Output all records precisely as written.
-- BEGIN RECORDS FOR THIS TASK --
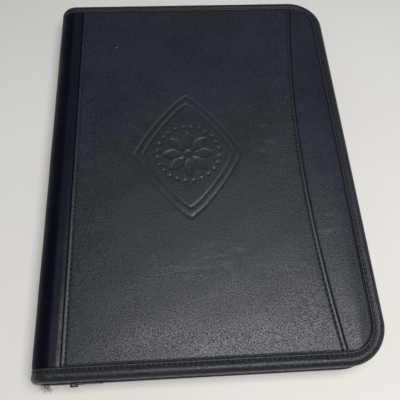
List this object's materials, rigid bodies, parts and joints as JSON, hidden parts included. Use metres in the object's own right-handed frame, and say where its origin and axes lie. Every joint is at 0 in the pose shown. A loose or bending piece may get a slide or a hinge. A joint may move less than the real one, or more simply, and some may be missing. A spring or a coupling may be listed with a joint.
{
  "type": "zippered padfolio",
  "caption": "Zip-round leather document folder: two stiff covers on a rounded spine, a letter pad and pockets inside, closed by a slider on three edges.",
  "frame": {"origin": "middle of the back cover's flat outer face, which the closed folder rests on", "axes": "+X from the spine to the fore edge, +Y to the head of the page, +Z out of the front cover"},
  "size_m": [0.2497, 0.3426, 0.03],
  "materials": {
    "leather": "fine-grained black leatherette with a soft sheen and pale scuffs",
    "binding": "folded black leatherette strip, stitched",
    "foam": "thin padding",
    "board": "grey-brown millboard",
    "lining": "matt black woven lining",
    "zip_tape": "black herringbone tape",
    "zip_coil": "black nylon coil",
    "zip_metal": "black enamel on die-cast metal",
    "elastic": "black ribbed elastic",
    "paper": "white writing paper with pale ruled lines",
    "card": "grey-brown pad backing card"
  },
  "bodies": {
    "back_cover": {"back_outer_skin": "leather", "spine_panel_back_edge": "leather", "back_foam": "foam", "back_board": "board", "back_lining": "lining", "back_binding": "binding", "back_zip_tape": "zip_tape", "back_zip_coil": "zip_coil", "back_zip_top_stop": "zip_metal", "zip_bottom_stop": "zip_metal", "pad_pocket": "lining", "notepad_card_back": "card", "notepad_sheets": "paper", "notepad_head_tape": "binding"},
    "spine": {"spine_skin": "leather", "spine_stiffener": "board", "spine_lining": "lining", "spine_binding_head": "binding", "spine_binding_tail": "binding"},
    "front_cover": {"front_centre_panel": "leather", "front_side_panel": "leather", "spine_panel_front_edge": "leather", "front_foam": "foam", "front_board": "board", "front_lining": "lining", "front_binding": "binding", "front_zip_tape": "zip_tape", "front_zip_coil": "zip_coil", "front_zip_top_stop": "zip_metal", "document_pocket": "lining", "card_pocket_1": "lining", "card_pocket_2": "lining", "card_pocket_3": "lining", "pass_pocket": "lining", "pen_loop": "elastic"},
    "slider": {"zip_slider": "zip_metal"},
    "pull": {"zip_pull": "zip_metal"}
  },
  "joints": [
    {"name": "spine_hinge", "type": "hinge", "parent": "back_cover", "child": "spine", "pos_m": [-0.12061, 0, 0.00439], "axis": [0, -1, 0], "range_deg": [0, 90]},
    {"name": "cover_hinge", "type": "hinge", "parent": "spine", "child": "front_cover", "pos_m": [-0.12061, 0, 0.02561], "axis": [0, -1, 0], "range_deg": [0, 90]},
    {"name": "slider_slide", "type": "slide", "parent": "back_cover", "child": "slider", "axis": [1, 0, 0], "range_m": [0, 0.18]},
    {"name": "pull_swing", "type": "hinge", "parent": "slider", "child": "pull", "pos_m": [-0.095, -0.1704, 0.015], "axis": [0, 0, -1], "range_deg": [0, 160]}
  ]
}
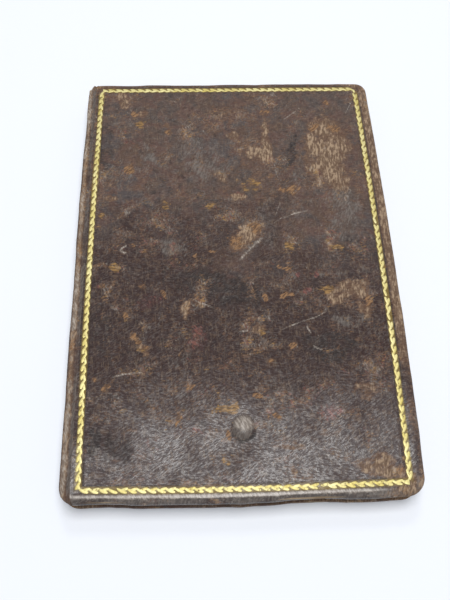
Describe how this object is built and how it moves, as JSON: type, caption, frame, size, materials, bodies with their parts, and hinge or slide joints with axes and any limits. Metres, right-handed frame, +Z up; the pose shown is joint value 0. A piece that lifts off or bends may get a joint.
-- END RECORDS FOR THIS TASK --
**TASK RESPONSE**
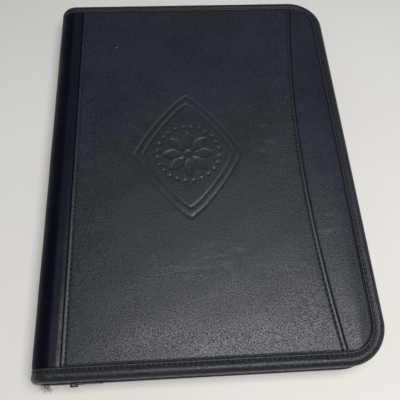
List this object's materials, rigid bodies, parts and joints as JSON, hidden parts included. Use metres in the object's own right-handed frame, and say where its origin and axes lie. Every joint is at 0 in the pose shown. A loose or bending piece may get a slide or a hinge. A joint may move less than the real one, or more simply, and some may be missing. A spring or a coupling may be listed with a joint.
{
  "type": "zippered padfolio",
  "caption": "Zip-round leather document folder: two stiff covers on a rounded spine, a letter pad and pockets inside, closed by a slider on three edges.",
  "frame": {"origin": "middle of the back cover's flat outer face, which the closed folder rests on", "axes": "+X from the spine to the fore edge, +Y to the head of the page, +Z out of the front cover"},
  "size_m": [0.2497, 0.3426, 0.03],
  "materials": {
    "leather": "fine-grained black leatherette with a soft sheen and pale scuffs",
    "binding": "folded black leatherette strip, stitched",
    "foam": "thin padding",
    "board": "grey-brown millboard",
    "lining": "matt black woven lining",
    "zip_tape": "black herringbone tape",
    "zip_coil": "black nylon coil",
    "zip_metal": "black enamel on die-cast metal",
    "elastic": "black ribbed elastic",
    "paper": "white writing paper with pale ruled lines",
    "card": "grey-brown pad backing card"
  },
  "bodies": {
    "back_cover": {"back_outer_skin": "leather", "spine_panel_back_edge": "leather", "back_foam": "foam", "back_board": "board", "back_lining": "lining", "back_binding": "binding", "back_zip_tape": "zip_tape", "back_zip_coil": "zip_coil", "back_zip_top_stop": "zip_metal", "zip_bottom_stop": "zip_metal", "pad_pocket": "lining", "notepad_card_back": "card", "notepad_sheets": "paper", "notepad_head_tape": "binding"},
    "spine": {"spine_skin": "leather", "spine_stiffener": "board", "spine_lining": "lining", "spine_binding_head": "binding", "spine_binding_tail": "binding"},
    "front_cover": {"front_centre_panel": "leather", "front_side_panel": "leather", "spine_panel_front_edge": "leather", "front_foam": "foam", "front_board": "board", "front_lining": "lining", "front_binding": "binding", "front_zip_tape": "zip_tape", "front_zip_coil": "zip_coil", "front_zip_top_stop": "zip_metal", "document_pocket": "lining", "card_pocket_1": "lining", "card_pocket_2": "lining", "card_pocket_3": "lining", "pass_pocket": "lining", "pen_loop": "elastic"},
    "slider": {"zip_slider": "zip_metal"},
    "pull": {"zip_pull": "zip_metal"}
  },
  "joints": [
    {"name": "spine_hinge", "type": "hinge", "parent": "back_cover", "child": "spine", "pos_m": [-0.12061, 0, 0.00439], "axis": [0, -1, 0], "range_deg": [0, 90]},
    {"name": "cover_hinge", "type": "hinge", "parent": "spine", "child": "front_cover", "pos_m": [-0.12061, 0, 0.02561], "axis": [0, -1, 0], "range_deg": [0, 90]},
    {"name": "slider_slide", "type": "slide", "parent": "back_cover", "child": "slider", "axis": [1, 0, 0], "range_m": [0, 0.18]},
    {"name": "pull_swing", "type": "hinge", "parent": "slider", "child": "pull", "pos_m": [-0.095, -0.1704, 0.015], "axis": [0, 0, -1], "range_deg": [0, 160]}
  ]
}
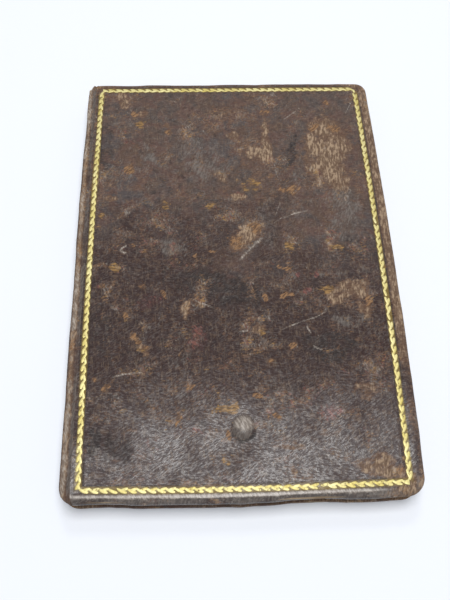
Describe how this object is built and how it moves, as JSON: type, caption, frame, size, materials, bodies with their parts, and hinge or slide joints with axes and any limits. Metres, right-handed frame, +Z up; the pose shown is joint value 0. A piece that lifts off or bends may get a joint.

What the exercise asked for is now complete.